* **DATASET CONTENT**:
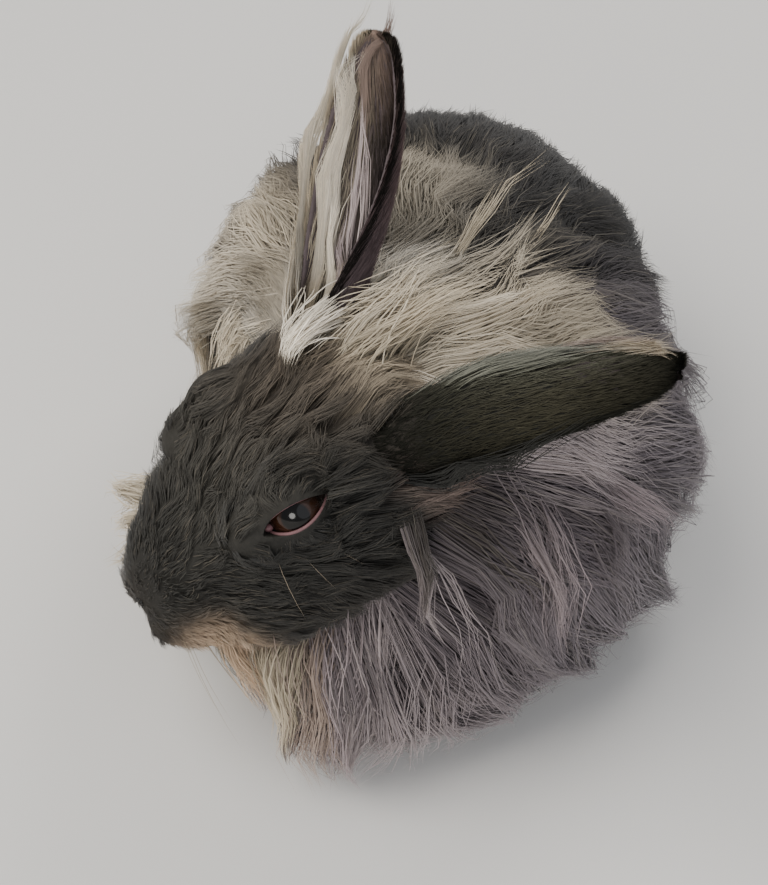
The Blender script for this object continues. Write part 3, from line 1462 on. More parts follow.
def add_group(tree: bpy.types.NodeTree, group: bpy.types.NodeTree,
              values: Optional[dict] = None) -> bpy.types.Node:
    """A new node that holds a shared group, with its own values."""
    made = tree.nodes.new("ShaderNodeGroup")
    made.node_tree = group
    set_inputs(made, values or {})
    return made


def wire(tree: bpy.types.NodeTree, *links: tuple) -> None:
    """Links sockets: each row names a node, its output, another node and its input."""
    for start, output, end, entry in links:
        tree.links.new(start.outputs[output], end.inputs[entry])


def coat_tone_group() -> bpy.types.NodeTree:
    """The group that turns a strand's tint into its colour and roughness, from root to tip."""
    found = bpy.data.node_groups.get("coat_tone")
    if found:
        return found
    made, given, out = shader_group(
        "coat_tone",
        [("Tint", "NodeSocketColor", (0.5, 0.5, 0.5, 1)), ("Along", "NodeSocketFloat", 0.5),
         ("Chance", "NodeSocketFloat", 0.5), ("Root", "NodeSocketFloat", 0.6),
         ("Tip", "NodeSocketFloat", 1.2), ("Variety", "NodeSocketFloat", 0.2)],
        [("Colour", "NodeSocketColor"), ("Roughness", "NodeSocketFloat")])
    shade = add(made, "ShaderNodeMapRange")
    centred = add(made, "ShaderNodeMath", {1: 0.5}, "SUBTRACT")
    spread = add(made, "ShaderNodeMath", {2: 1.0}, "MULTIPLY_ADD")
    strength = add(made, "ShaderNodeMath", {}, "MULTIPLY")
    scale = add(made, "ShaderNodeVectorMath", {}, "SCALE")
    rough = add(made, "ShaderNodeMapRange", {"To Min": 0.85, "To Max": 0.6})
    wire(made, (given, "Along", shade, "Value"), (given, "Root", shade, "To Min"),
         (given, "Tip", shade, "To Max"), (given, "Chance", centred, 0), (centred, 0, spread, 0),
         (given, "Variety", spread, 1),
         (shade, "Result", strength, 0), (spread, 0, strength, 1), (given, "Tint", scale, 0),
         (strength, 0, scale, "Scale"), (scale, 0, out, "Colour"), (given, "Along", rough, "Value"),
         (rough, "Result", out, "Roughness"))
    return made


def grain_group() -> bpy.types.NodeTree:
    """The group for short flat fur and pores: a height and a mask from noise on the form."""
    found = bpy.data.node_groups.get("grain")
    if found:
        return found
    made, given, out = shader_group(
        "grain", [("Scale", "NodeSocketFloat", 900.0), ("Stretch", "NodeSocketFloat", 0.35)],
        [("Height", "NodeSocketFloat"), ("Mask", "NodeSocketFloat")])
    place = add(made, "ShaderNodeTexCoord")
    squash = add(made, "ShaderNodeCombineXYZ", {"X": 1.0, "Z": 1.0})
    local = add(made, "ShaderNodeVectorMath", {}, "MULTIPLY")
    fine = add(made, "ShaderNodeTexNoise", {"Detail": 3.0})
    broad = add(made, "ShaderNodeTexNoise", {"Scale": 90.0})
    wire(made, (given, "Stretch", squash, "Y"), (place, "Object", local, 0), (squash, 0, local, 1),
         (local, 0, fine, "Vector"), (given, "Scale", fine, "Scale"), (fine, "Fac", out, "Height"),
         (place, "Object", broad, "Vector"), (broad, "Fac", out, "Mask"))
    return made


def new_material(name: str) -> tuple:
    """A material with its tree and its Principled shader."""
    made = bpy.data.materials.new(name)
    made.use_nodes = True
    return made, made.node_tree, made.node_tree.nodes["Principled BSDF"]


def attribute(tree: bpy.types.NodeTree, name: str) -> bpy.types.Node:
    """A node that reads a value stored at the mesh's points."""
    node = tree.nodes.new("ShaderNodeAttribute")
    node.attribute_name = name
    return node


def ramp_of(tree: bpy.types.NodeTree, stops: Sequence[tuple]) -> bpy.types.Node:
    """A colour ramp through stops of a place and a linear colour."""
    made = tree.nodes.new("ShaderNodeValToRGB")
    elements = made.color_ramp.elements
    while len(elements) < len(stops):
        elements.new(0.5)
    for element, (place, colour) in zip(elements, stops):
        element.position = place
        element.color = (*colour, 1)
    return made


@dataclass(frozen=True)
class CoatFinish:
    """Fur or wool: how its strands shade from root to tip."""

    name: str
    root: float = 0.62
    tip: float = 1.16
    variety: float = 0.1
    specular: float = 0.25
    sheen: float = 0.15

    def material(self) -> bpy.types.Material:
        """The finish as a material."""
        made, tree, shader = new_material(self.name)
        values = {"Root": self.root, "Tip": self.tip, "Variety": self.variety}
        tone = add_group(tree, coat_tone_group(), values)
        wire(tree, (attribute(tree, "tint"), "Color", tone, "Tint"),
             (attribute(tree, "along"), "Fac", tone, "Along"),
             (attribute(tree, "chance"), "Fac", tone, "Chance"),
             (tone, "Colour", shader, "Base Color"), (tone, "Roughness", shader, "Roughness"))
        set_inputs(shader, {"Specular IOR Level": self.specular, "Sheen Weight": self.sheen})
        return made


@dataclass(frozen=True)
class SkinFinish:
    """Skin under the coat, with short fur as fine relief."""

    name: str = "skin"
    shade: float = 0.62
    lightest: float = 1.5
    relief: float = 0.0003
    specular: float = 0.2

    def material(self) -> bpy.types.Material:
        """The finish as a material."""
        made, tree, shader = new_material(self.name)
        grain = add_group(tree, grain_group())
        tone = add_group(tree, coat_tone_group(), {"Root": self.shade, "Tip": self.shade * self.lightest})
        bump = add(tree, "ShaderNodeBump", {"Distance": self.relief})
        wire(tree, (attribute(tree, "tint"), "Color", tone, "Tint"), (grain, "Height", tone, "Along"),
             (grain, "Mask", tone, "Chance"), (tone, "Colour", shader, "Base Color"),
             (tone, "Roughness", shader, "Roughness"), (grain, "Height", bump, "Height"),
             (bump, "Normal", shader, "Normal"))
        set_inputs(shader, {"Specular IOR Level": self.specular})
        return made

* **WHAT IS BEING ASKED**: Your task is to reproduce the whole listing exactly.

* **OUTPUT OF THE EXERCISE**:
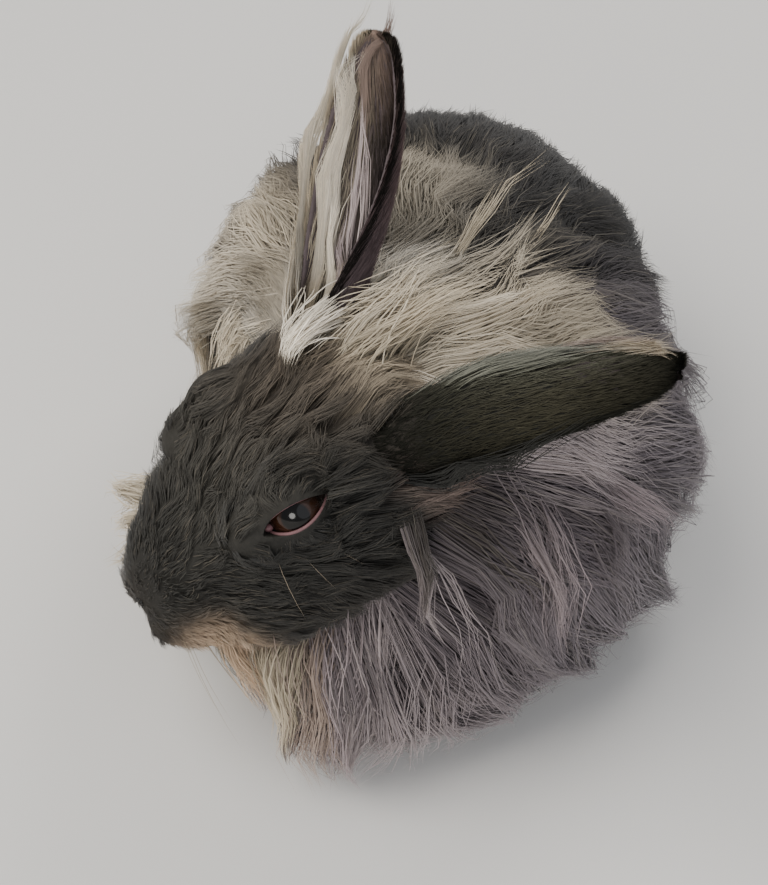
The Blender script for this object continues. Write part 3, from line 1462 on. More parts follow.
def add_group(tree: bpy.types.NodeTree, group: bpy.types.NodeTree,
              values: Optional[dict] = None) -> bpy.types.Node:
    """A new node that holds a shared group, with its own values."""
    made = tree.nodes.new("ShaderNodeGroup")
    made.node_tree = group
    set_inputs(made, values or {})
    return made


def wire(tree: bpy.types.NodeTree, *links: tuple) -> None:
    """Links sockets: each row names a node, its output, another node and its input."""
    for start, output, end, entry in links:
        tree.links.new(start.outputs[output], end.inputs[entry])


def coat_tone_group() -> bpy.types.NodeTree:
    """The group that turns a strand's tint into its colour and roughness, from root to tip."""
    found = bpy.data.node_groups.get("coat_tone")
    if found:
        return found
    made, given, out = shader_group(
        "coat_tone",
        [("Tint", "NodeSocketColor", (0.5, 0.5, 0.5, 1)), ("Along", "NodeSocketFloat", 0.5),
         ("Chance", "NodeSocketFloat", 0.5), ("Root", "NodeSocketFloat", 0.6),
         ("Tip", "NodeSocketFloat", 1.2), ("Variety", "NodeSocketFloat", 0.2)],
        [("Colour", "NodeSocketColor"), ("Roughness", "NodeSocketFloat")])
    shade = add(made, "ShaderNodeMapRange")
    centred = add(made, "ShaderNodeMath", {1: 0.5}, "SUBTRACT")
    spread = add(made, "ShaderNodeMath", {2: 1.0}, "MULTIPLY_ADD")
    strength = add(made, "ShaderNodeMath", {}, "MULTIPLY")
    scale = add(made, "ShaderNodeVectorMath", {}, "SCALE")
    rough = add(made, "ShaderNodeMapRange", {"To Min": 0.85, "To Max": 0.6})
    wire(made, (given, "Along", shade, "Value"), (given, "Root", shade, "To Min"),
         (given, "Tip", shade, "To Max"), (given, "Chance", centred, 0), (centred, 0, spread, 0),
         (given, "Variety", spread, 1),
         (shade, "Result", strength, 0), (spread, 0, strength, 1), (given, "Tint", scale, 0),
         (strength, 0, scale, "Scale"), (scale, 0, out, "Colour"), (given, "Along", rough, "Value"),
         (rough, "Result", out, "Roughness"))
    return made


def grain_group() -> bpy.types.NodeTree:
    """The group for short flat fur and pores: a height and a mask from noise on the form."""
    found = bpy.data.node_groups.get("grain")
    if found:
        return found
    made, given, out = shader_group(
        "grain", [("Scale", "NodeSocketFloat", 900.0), ("Stretch", "NodeSocketFloat", 0.35)],
        [("Height", "NodeSocketFloat"), ("Mask", "NodeSocketFloat")])
    place = add(made, "ShaderNodeTexCoord")
    squash = add(made, "ShaderNodeCombineXYZ", {"X": 1.0, "Z": 1.0})
    local = add(made, "ShaderNodeVectorMath", {}, "MULTIPLY")
    fine = add(made, "ShaderNodeTexNoise", {"Detail": 3.0})
    broad = add(made, "ShaderNodeTexNoise", {"Scale": 90.0})
    wire(made, (given, "Stretch", squash, "Y"), (place, "Object", local, 0), (squash, 0, local, 1),
         (local, 0, fine, "Vector"), (given, "Scale", fine, "Scale"), (fine, "Fac", out, "Height"),
         (place, "Object", broad, "Vector"), (broad, "Fac", out, "Mask"))
    return made


def new_material(name: str) -> tuple:
    """A material with its tree and its Principled shader."""
    made = bpy.data.materials.new(name)
    made.use_nodes = True
    return made, made.node_tree, made.node_tree.nodes["Principled BSDF"]


def attribute(tree: bpy.types.NodeTree, name: str) -> bpy.types.Node:
    """A node that reads a value stored at the mesh's points."""
    node = tree.nodes.new("ShaderNodeAttribute")
    node.attribute_name = name
    return node


def ramp_of(tree: bpy.types.NodeTree, stops: Sequence[tuple]) -> bpy.types.Node:
    """A colour ramp through stops of a place and a linear colour."""
    made = tree.nodes.new("ShaderNodeValToRGB")
    elements = made.color_ramp.elements
    while len(elements) < len(stops):
        elements.new(0.5)
    for element, (place, colour) in zip(elements, stops):
        element.position = place
        element.color = (*colour, 1)
    return made


@dataclass(frozen=True)
class CoatFinish:
    """Fur or wool: how its strands shade from root to tip."""

    name: str
    root: float = 0.62
    tip: float = 1.16
    variety: float = 0.1
    specular: float = 0.25
    sheen: float = 0.15

    def material(self) -> bpy.types.Material:
        """The finish as a material."""
        made, tree, shader = new_material(self.name)
        values = {"Root": self.root, "Tip": self.tip, "Variety": self.variety}
        tone = add_group(tree, coat_tone_group(), values)
        wire(tree, (attribute(tree, "tint"), "Color", tone, "Tint"),
             (attribute(tree, "along"), "Fac", tone, "Along"),
             (attribute(tree, "chance"), "Fac", tone, "Chance"),
             (tone, "Colour", shader, "Base Color"), (tone, "Roughness", shader, "Roughness"))
        set_inputs(shader, {"Specular IOR Level": self.specular, "Sheen Weight": self.sheen})
        return made


@dataclass(frozen=True)
class SkinFinish:
    """Skin under the coat, with short fur as fine relief."""

    name: str = "skin"
    shade: float = 0.62
    lightest: float = 1.5
    relief: float = 0.0003
    specular: float = 0.2

    def material(self) -> bpy.types.Material:
        """The finish as a material."""
        made, tree, shader = new_material(self.name)
        grain = add_group(tree, grain_group())
        tone = add_group(tree, coat_tone_group(), {"Root": self.shade, "Tip": self.shade * self.lightest})
        bump = add(tree, "ShaderNodeBump", {"Distance": self.relief})
        wire(tree, (attribute(tree, "tint"), "Color", tone, "Tint"), (grain, "Height", tone, "Along"),
             (grain, "Mask", tone, "Chance"), (tone, "Colour", shader, "Base Color"),
             (tone, "Roughness", shader, "Roughness"), (grain, "Height", bump, "Height"),
             (bump, "Normal", shader, "Normal"))
        set_inputs(shader, {"Specular IOR Level": self.specular})
        return made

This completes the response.